- _TASK TO CARRY OUT_: Take the material and output all of it exactly.

- _INFORMATION PROVIDED_:

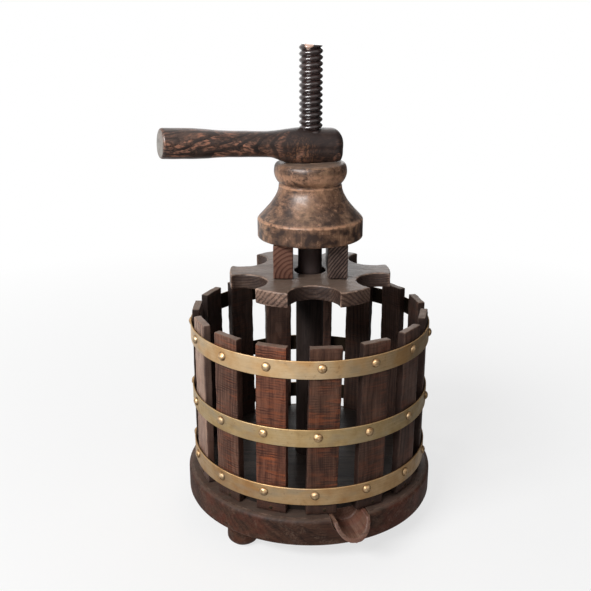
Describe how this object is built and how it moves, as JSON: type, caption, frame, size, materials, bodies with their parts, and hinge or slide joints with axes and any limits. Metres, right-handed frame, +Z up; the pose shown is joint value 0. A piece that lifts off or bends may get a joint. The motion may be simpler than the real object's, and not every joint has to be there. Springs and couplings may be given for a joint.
{
  "type": "nutcracker",
  "caption": "Wooden screw nutcracker in the form of a small basket press: a handle turns down a screw and drives a bell and a toothed plate into a staved basket.",
  "frame": {"origin": "centre of the base's flat underside, on the screw's axis; the feet hang below it", "axes": "+Z up along the screw, -Y to the front, where the spout and the handle's grip point to either side of it"},
  "size_m": [0.1507, 0.1499, 0.2659],
  "materials": {
    "base_wood": "dark stained, satin",
    "stave_wood": "dark stained, sawn, matt",
    "spout_wood": "dark stained, worn inside",
    "screw_wood": "dark stained, glossy",
    "plate_wood": "dark stained, satin",
    "bell_wood": "dark stained, worn, semi-gloss",
    "handle_wood": "dark stained, worn, semi-gloss",
    "brass": "aged, satin"
  },
  "bodies": {
    "basket": {"base": "base_wood", "floor_disc": "base_wood", "spout": "spout_wood", "foot_front": "base_wood", "foot_right": "base_wood", "foot_rear": "base_wood", "press_post": "screw_wood", "stave_01": "stave_wood", "stave_02": "stave_wood", "stave_03": "stave_wood", "stave_04": "stave_wood", "stave_05": "stave_wood", "stave_06": "stave_wood", "stave_07": "stave_wood", "stave_08": "stave_wood", "stave_09": "stave_wood", "stave_10": "stave_wood", "stave_11": "stave_wood", "stave_12": "stave_wood", "stave_13": "stave_wood", "stave_14": "stave_wood", "stave_15": "stave_wood", "hoop_bottom": "brass", "hoop_middle": "brass", "hoop_top": "brass"},
    "bell": {"bell": "bell_wood"},
    "plate": {"press_plate": "plate_wood", "bar_left": "plate_wood", "bar_right": "plate_wood"},
    "handle": {"handle": "handle_wood"}
  },
  "joints": [
    {"name": "press_travel", "type": "slide", "parent": "basket", "child": "bell", "axis": [0, 0, 1], "range_m": [-0.03493, 0.04128]},
    {"name": "handle_turn", "type": "hinge", "parent": "bell", "child": "handle", "pos_m": [0, 0, 0.2], "axis": [0, 0, 1], "range_deg": [-3960, 4680]},
    {"name": "plate_spin", "type": "hinge", "parent": "bell", "child": "plate", "pos_m": [0, 0, 0.128], "axis": [0, 0, 1], "continuous": true}
  ],
  "couplings": [
    {"joint": "press_travel", "follows": "handle_turn", "m_per_rad": 0.00050532}
  ]
}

- _FULL OUTPUT_:
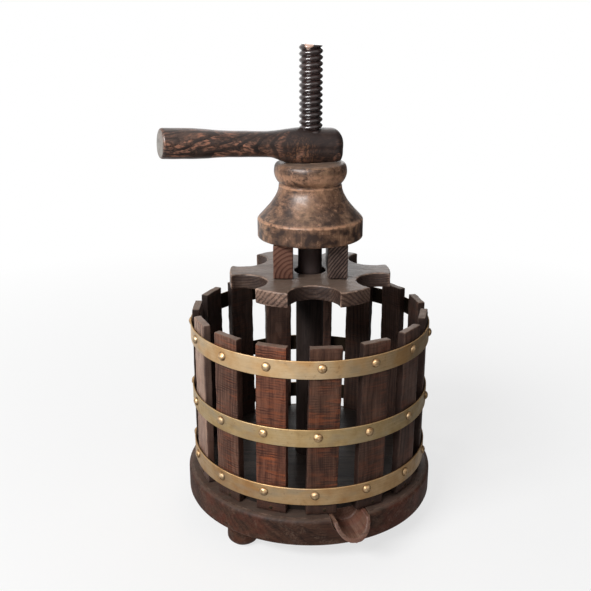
Describe how this object is built and how it moves, as JSON: type, caption, frame, size, materials, bodies with their parts, and hinge or slide joints with axes and any limits. Metres, right-handed frame, +Z up; the pose shown is joint value 0. A piece that lifts off or bends may get a joint. The motion may be simpler than the real object's, and not every joint has to be there. Springs and couplings may be given for a joint.
{
  "type": "nutcracker",
  "caption": "Wooden screw nutcracker in the form of a small basket press: a handle turns down a screw and drives a bell and a toothed plate into a staved basket.",
  "frame": {"origin": "centre of the base's flat underside, on the screw's axis; the feet hang below it", "axes": "+Z up along the screw, -Y to the front, where the spout and the handle's grip point to either side of it"},
  "size_m": [0.1507, 0.1499, 0.2659],
  "materials": {
    "base_wood": "dark stained, satin",
    "stave_wood": "dark stained, sawn, matt",
    "spout_wood": "dark stained, worn inside",
    "screw_wood": "dark stained, glossy",
    "plate_wood": "dark stained, satin",
    "bell_wood": "dark stained, worn, semi-gloss",
    "handle_wood": "dark stained, worn, semi-gloss",
    "brass": "aged, satin"
  },
  "bodies": {
    "basket": {"base": "base_wood", "floor_disc": "base_wood", "spout": "spout_wood", "foot_front": "base_wood", "foot_right": "base_wood", "foot_rear": "base_wood", "press_post": "screw_wood", "stave_01": "stave_wood", "stave_02": "stave_wood", "stave_03": "stave_wood", "stave_04": "stave_wood", "stave_05": "stave_wood", "stave_06": "stave_wood", "stave_07": "stave_wood", "stave_08": "stave_wood", "stave_09": "stave_wood", "stave_10": "stave_wood", "stave_11": "stave_wood", "stave_12": "stave_wood", "stave_13": "stave_wood", "stave_14": "stave_wood", "stave_15": "stave_wood", "hoop_bottom": "brass", "hoop_middle": "brass", "hoop_top": "brass"},
    "bell": {"bell": "bell_wood"},
    "plate": {"press_plate": "plate_wood", "bar_left": "plate_wood", "bar_right": "plate_wood"},
    "handle": {"handle": "handle_wood"}
  },
  "joints": [
    {"name": "press_travel", "type": "slide", "parent": "basket", "child": "bell", "axis": [0, 0, 1], "range_m": [-0.03493, 0.04128]},
    {"name": "handle_turn", "type": "hinge", "parent": "bell", "child": "handle", "pos_m": [0, 0, 0.2], "axis": [0, 0, 1], "range_deg": [-3960, 4680]},
    {"name": "plate_spin", "type": "hinge", "parent": "bell", "child": "plate", "pos_m": [0, 0, 0.128], "axis": [0, 0, 1], "continuous": true}
  ],
  "couplings": [
    {"joint": "press_travel", "follows": "handle_turn", "m_per_rad": 0.00050532}
  ]
}